[start of Data extract]
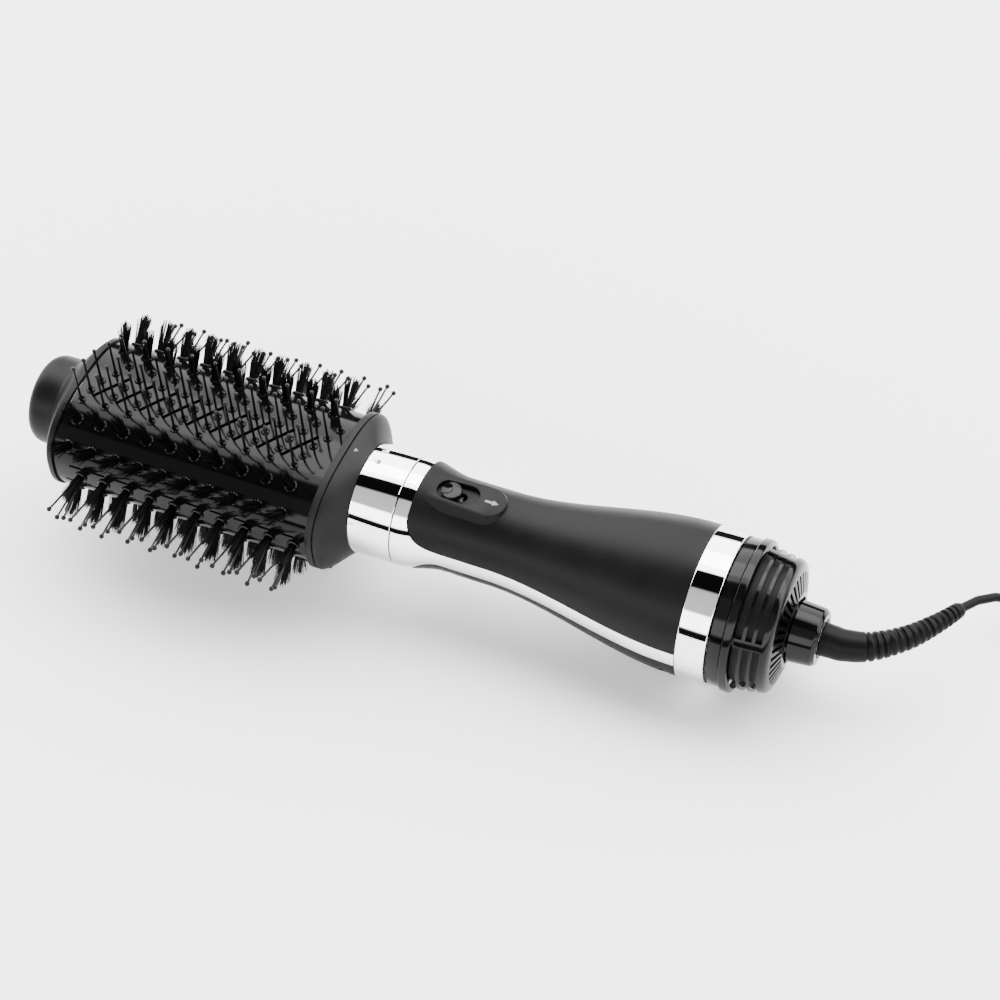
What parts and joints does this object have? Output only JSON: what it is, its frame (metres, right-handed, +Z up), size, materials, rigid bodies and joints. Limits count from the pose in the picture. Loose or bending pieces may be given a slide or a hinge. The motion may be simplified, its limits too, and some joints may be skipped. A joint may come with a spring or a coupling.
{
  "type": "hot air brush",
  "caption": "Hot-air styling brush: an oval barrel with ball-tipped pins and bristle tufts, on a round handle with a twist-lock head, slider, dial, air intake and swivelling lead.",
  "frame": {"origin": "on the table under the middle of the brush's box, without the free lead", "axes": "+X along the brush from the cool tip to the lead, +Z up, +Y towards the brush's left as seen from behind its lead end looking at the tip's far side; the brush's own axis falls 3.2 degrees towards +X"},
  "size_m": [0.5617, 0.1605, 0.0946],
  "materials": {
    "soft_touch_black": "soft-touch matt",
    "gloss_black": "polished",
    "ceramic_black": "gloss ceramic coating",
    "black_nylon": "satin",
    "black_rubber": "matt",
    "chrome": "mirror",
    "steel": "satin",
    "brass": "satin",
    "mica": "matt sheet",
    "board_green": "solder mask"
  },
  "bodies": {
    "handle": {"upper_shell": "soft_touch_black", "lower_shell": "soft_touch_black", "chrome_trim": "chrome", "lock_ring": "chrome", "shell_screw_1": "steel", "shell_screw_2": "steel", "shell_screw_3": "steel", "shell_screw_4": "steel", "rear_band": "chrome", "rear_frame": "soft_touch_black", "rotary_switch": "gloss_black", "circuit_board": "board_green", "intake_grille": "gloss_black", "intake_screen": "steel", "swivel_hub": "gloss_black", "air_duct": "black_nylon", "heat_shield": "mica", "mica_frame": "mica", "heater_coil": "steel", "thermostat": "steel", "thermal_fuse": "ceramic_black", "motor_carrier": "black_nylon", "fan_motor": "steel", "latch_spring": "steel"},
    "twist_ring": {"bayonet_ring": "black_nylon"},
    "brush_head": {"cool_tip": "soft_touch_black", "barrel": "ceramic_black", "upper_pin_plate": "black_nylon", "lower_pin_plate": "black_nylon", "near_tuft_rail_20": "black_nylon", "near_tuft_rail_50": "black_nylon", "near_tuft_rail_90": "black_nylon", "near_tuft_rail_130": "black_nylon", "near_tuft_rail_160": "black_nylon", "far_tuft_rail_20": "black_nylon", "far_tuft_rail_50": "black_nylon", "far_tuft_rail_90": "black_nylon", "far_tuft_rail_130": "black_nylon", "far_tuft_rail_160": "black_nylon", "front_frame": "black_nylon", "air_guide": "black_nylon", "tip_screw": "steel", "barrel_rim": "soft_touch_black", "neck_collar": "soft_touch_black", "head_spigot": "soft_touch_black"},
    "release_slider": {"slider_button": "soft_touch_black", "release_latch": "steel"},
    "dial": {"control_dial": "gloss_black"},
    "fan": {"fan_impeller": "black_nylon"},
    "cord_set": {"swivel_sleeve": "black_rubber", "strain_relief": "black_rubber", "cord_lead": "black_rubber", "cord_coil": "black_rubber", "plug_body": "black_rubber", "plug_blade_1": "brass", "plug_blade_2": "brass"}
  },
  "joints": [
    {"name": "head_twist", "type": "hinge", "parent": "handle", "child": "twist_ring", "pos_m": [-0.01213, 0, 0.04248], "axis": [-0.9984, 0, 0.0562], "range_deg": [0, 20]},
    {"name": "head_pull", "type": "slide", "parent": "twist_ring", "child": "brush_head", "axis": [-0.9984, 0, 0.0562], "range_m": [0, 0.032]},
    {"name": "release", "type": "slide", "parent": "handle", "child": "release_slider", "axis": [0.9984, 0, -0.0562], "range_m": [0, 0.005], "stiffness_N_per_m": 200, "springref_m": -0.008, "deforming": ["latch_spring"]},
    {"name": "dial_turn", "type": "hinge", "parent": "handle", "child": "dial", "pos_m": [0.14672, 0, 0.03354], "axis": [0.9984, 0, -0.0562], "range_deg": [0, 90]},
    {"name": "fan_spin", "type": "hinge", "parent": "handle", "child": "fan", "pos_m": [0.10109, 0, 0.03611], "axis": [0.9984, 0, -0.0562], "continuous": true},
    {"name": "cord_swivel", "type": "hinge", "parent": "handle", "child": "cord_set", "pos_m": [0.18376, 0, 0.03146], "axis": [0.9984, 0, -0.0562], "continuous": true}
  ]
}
[end of Data extract]
[start of Data extract]
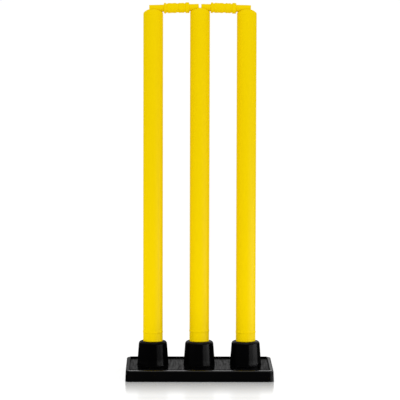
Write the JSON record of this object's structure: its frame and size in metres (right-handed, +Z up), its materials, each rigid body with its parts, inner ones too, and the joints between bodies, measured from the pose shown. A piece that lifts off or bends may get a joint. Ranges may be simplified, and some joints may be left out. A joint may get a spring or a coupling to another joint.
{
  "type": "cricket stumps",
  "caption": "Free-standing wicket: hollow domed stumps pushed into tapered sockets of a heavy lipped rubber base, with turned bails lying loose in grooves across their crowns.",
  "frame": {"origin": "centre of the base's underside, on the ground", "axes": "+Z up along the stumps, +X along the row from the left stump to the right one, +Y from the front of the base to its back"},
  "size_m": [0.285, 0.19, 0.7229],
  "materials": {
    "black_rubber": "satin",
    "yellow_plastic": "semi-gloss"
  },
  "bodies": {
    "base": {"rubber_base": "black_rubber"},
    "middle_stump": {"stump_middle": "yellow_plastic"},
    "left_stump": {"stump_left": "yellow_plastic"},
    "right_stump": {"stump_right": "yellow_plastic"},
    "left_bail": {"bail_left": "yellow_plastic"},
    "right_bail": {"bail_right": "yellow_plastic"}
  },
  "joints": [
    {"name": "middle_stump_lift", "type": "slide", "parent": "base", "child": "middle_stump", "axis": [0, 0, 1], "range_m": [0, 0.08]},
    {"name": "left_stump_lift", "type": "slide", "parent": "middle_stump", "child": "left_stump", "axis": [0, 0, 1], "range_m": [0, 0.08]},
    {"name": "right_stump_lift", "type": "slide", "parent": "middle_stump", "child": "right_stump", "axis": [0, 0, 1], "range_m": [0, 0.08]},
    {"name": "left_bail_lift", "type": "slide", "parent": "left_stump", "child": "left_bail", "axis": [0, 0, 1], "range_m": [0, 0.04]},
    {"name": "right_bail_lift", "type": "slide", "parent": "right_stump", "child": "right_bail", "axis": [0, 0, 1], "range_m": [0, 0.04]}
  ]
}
[end of Data extract]
> **Task statement**:
Check every line for "joints" and show the ones that have it.

> **Full output**:
What parts and joints does this object have? Output only JSON: what it is, its frame (metres, right-handed, +Z up), size, materials, rigid bodies and joints. Limits count from the pose in the picture. Loose or bending pieces may be given a slide or a hinge. The motion may be simplified, its limits too, and some joints may be skipped. A joint may come with a spring or a coupling.
  "joints": [
Write the JSON record of this object's structure: its frame and size in metres (right-handed, +Z up), its materials, each rigid body with its parts, inner ones too, and the joints between bodies, measured from the pose shown. A piece that lifts off or bends may get a joint. Ranges may be simplified, and some joints may be left out. A joint may get a spring or a coupling to another joint.
  "joints": [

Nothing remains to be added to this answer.